Each of us has our own way of converting all family memories into fond ones. These are mine.
My family’s roots are submerged in the bayous of Louisiana. If you think Louisiana is the armpit of the country, then the bayous are the pit hairs.
My grandparents raised eight kids on little more than what could be hooked, dragged, dredged, gigged or netted out of Bayou Des Allemands. My grandfather was a barber; my grandmother ran an ice cream parlor. Between my grandfather not charging the Depression-devastated inhabitants for their haircuts and my grandmother frightening the children who came in her shop at the wrong time for ice cream, my grandparents eventually lit out for greener pastures: the reclaimed malarial swamp known as Chalmette, where I grew up.

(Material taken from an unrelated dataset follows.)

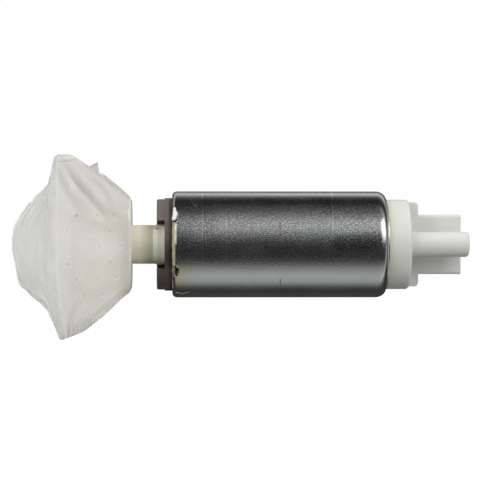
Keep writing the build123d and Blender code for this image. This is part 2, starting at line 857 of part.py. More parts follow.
# Terminals: blades in the connector, each with a foot on its choke
for name, side in (("a", 1), ("b", -1)):
    blade_y = shroud_front + shroud_depth / 2
    blade_z = side * terminal_spacing / 2
    foot_place = ((blade_y + choke_offset_y) / 2, (blade_z + side * choke_offset_z) / 2)
    with BuildPart() as terminal:
        with BuildSketch(section(cavity_face - foot_thickness)):
            with Locations((blade_y, blade_z)):
                Rectangle(terminal_thickness, terminal_width)
        extrude(amount=outlet_rim + shroud_reach - terminal_recess - cavity_face + foot_thickness)
        chamfer(terminal.faces().sort_by(Axis.X)[-1].edges(), terminal_lead)
        with BuildSketch(section(cavity_face - foot_thickness)):
            with Locations(foot_place):
                Rectangle(foot_width, choke_offset_z - terminal_spacing / 2 + terminal_width)
        extrude(amount=foot_thickness)
    write(terminal.part, f"terminal_{name}")

# Rubber ring between the cap's skirt and the shell
seal_radius = (shell_bore - cap_skirt_radius) / 2 - snug
with BuildPart() as cap_seal:
    with BuildSketch(Plane.XZ):
        with Locations((cap_inner_face - seal_radius - snug, (shell_bore + cap_skirt_radius) / 2)):
            Circle(seal_radius)
    revolve(axis=Axis.X)
write(cap_seal.part, "cap_seal")

# Check valve: seat, sprung poppet and the retainer that guides its stem
seat_face = cavity_face + check_seat_length
poppet_face = seat_face + snug
retainer_end = cap_face - nipple_root
retainer_start = retainer_end - retainer_length
check_seat = tube(cavity_face, seat_face, check_seat_bore, check_chamber_radius - press, nipple_axis)
write(check_seat, "check_seat")
with BuildPart() as check_poppet:
    with BuildSketch(Plane.XZ.offset(nipple_offset)):
        with BuildLine():
            Polyline(
                (poppet_face - poppet_nose, 0),
                (poppet_face - poppet_nose, poppet_stem_radius),
                (poppet_face, check_seat_bore - 2 * slip),
                (poppet_face, poppet_radius),
                (poppet_face + poppet_head, poppet_radius),
                (poppet_face + poppet_head, poppet_stem_radius),
                (retainer_start + stem_engagement, poppet_stem_radius),
                (retainer_start + stem_engagement, 0),
                close=True,
            )
        make_face()
    revolve(axis=nipple_axis)
write(check_poppet.part, "check_poppet")
check_spring = coil(
    poppet_face + poppet_head + spring_gap,
    retainer_start - spring_gap,
    check_spring_radius,
    check_spring_wire,
    check_spring_turns,
    (-nipple_offset, 0),
)
write(check_spring, "check_spring")
retainer_radius = check_chamber_radius - press
spoke_circle = (retainer_radius - retainer_ring + retainer_hub_radius) / 2
with BuildPart() as check_retainer:
    with BuildSketch(section(retainer_start)):
        with Locations((-nipple_offset, 0)):
            Circle(retainer_radius)
            Circle(retainer_radius - retainer_ring, mode=Mode.SUBTRACT)
            Circle(retainer_hub_radius)
            with PolarLocations(spoke_circle, retainer_spokes):
                Rectangle(retainer_radius - retainer_hub_radius, retainer_spoke)
            Circle(poppet_stem_radius + snug, mode=Mode.SUBTRACT)
    extrude(amount=retainer_length)
write(check_retainer.part, "check_retainer")

# Relief valve: sprung ball on a bored seat under a vented plug
ball_rise = sqrt(relief_ball_radius**2 - relief_seat_bore**2)
ball_x = cavity_face + relief_wall + ball_rise + snug
plug_end = cap_face - relief_plug_recess
with BuildPart() as relief_ball:
    with Locations((ball_x, relief_y, relief_z)):
        Sphere(relief_ball_radius)
write(relief_ball.part, "relief_ball")
relief_spring = coil(
    ball_x + relief_ball_radius + spring_gap,
    plug_end - relief_plug_length - spring_gap,
    relief_spring_radius,
    relief_spring_wire,
    relief_spring_turns,
    (relief_y, relief_z),
)
write(relief_spring, "relief_spring")
relief_plug = tube(
    plug_end - relief_plug_length, plug_end, relief_vent_radius, relief_chamber_radius - press, relief_axis
)
write(relief_plug, "relief_plug")
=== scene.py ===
"""In-tank fuel pump: finishes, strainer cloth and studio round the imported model, in metres."""

import math

import bpy
from bpy.props import FloatProperty, FloatVectorProperty, IntProperty, PointerProperty
from bpy.types import Operator, Panel, PropertyGroup
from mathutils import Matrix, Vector, noise


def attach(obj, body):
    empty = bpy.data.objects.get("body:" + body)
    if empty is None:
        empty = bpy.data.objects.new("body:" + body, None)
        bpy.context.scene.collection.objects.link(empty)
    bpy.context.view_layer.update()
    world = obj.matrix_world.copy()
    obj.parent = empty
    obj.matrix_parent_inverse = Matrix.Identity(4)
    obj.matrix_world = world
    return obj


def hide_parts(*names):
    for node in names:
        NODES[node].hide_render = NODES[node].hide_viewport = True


bl_info = {
    "name": "Fuel pump finishes",
    "version": (1, 0, 0),
    "blender": (4, 5, 0),
    "location": "View3D > Sidebar > Fuel pump",
    "description": "Dresses an in-tank fuel pump: plated shell, mouldings, strainer cloth and studio",
    "category": "Object",
}

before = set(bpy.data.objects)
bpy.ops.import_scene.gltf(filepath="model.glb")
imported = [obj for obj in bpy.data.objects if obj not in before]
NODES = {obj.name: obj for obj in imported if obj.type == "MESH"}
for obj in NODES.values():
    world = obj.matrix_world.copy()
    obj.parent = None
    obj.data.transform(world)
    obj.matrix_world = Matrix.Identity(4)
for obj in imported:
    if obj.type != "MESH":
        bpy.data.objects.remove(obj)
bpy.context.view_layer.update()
MM = 0.001

# The photograph's framing: pixels of the 480 wide image, and the real size of one at the pump's axis
PIXEL = 0.3585
IMAGE_WIDTH_PX = 480
IMAGE_CENTRE_PX = (240.0, 240.0)
AXIS_PX = (279.1, 244.4)
# How far the camera is from the pump's axis and along it from the picture's middle, in millimetres
CAMERA_DISTANCE = 800.0
CAMERA_SHIFT = -24.4
SENSOR_WIDTH = 36
# The studio floor's width, in metres
FLOOR_SIZE = 12
# The shell's and the strainer neck's own sizes, in millimetres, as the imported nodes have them
SHELL_RADIUS = 19.0
NECK_Y = -8.0


def linear(code):
    """An sRGB hex colour as linear red, green, blue and alpha."""
    values = [int(code[i:i + 2], 16) / 255 for i in (0, 2, 4)]
    return tuple(v / 12.92 if v <= 0.04045 else ((v + 0.055) / 1.055) ** 2.4 for v in values) + (1.0,)


def grey(level):
    """A linear grey with full alpha."""
    return (level, level, level, 1.0)


def at_pixel(px, py):
    """Place in millimetres along the pump and up, of a pixel seen at the pump's axis."""
    return (px - AXIS_PX[0]) * PIXEL, (AXIS_PX[1] - py) * PIXEL


def seen_at(place):
    """Where the camera sees a place, in millimetres at the pump's axis."""
    eye_x, eye_z = at_pixel(*IMAGE_CENTRE_PX)
    eye_x += CAMERA_SHIFT
    nearer = CAMERA_DISTANCE / (CAMERA_DISTANCE + place.y)
    return eye_x + (place.x - eye_x) * nearer, eye_z + (place.z - eye_z) * nearer


def plug(tree, node, sockets):
    """Sets a node's sockets, in their order on the node or by name, each to a value or to a link: from a
    socket, or from the first output in use of a node."""
    inputs = node.inputs
    if not isinstance(sockets, dict):
        inputs = [socket for socket in inputs if socket.enabled]
        sockets = dict(enumerate(sockets))
    for key, value in sockets.items():
        if isinstance(value, bpy.types.Node):
            value = next(output for output in value.outputs if output.enabled)
        if isinstance(value, bpy.types.NodeSocket):
            tree.links.new(value, inputs[key])
        else:
            inputs[key].default_value = value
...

It’s not overstating it to suggest a visit to New Orleans is a great tune up for an extended trip to Europe. Parts of the city come closest to the look and feel of Europe that no other city in the United States can muster. New Orleans is unique, I think, among American cities in that way. European cities of comparable size all seem to come with a charm, grace, pace and architectural beauty that is at once nostalgically Old World, yet eminently livable by every modern measure. European cities are as much playground as centers of commerce. They clang, ring, chime and clatter. Cafes spill cheerful patrons onto sidewalks and along cobbled squares. They effuse joie de vie, gemütlichkeit and la bella vita. They invite walking, if not pure wandering.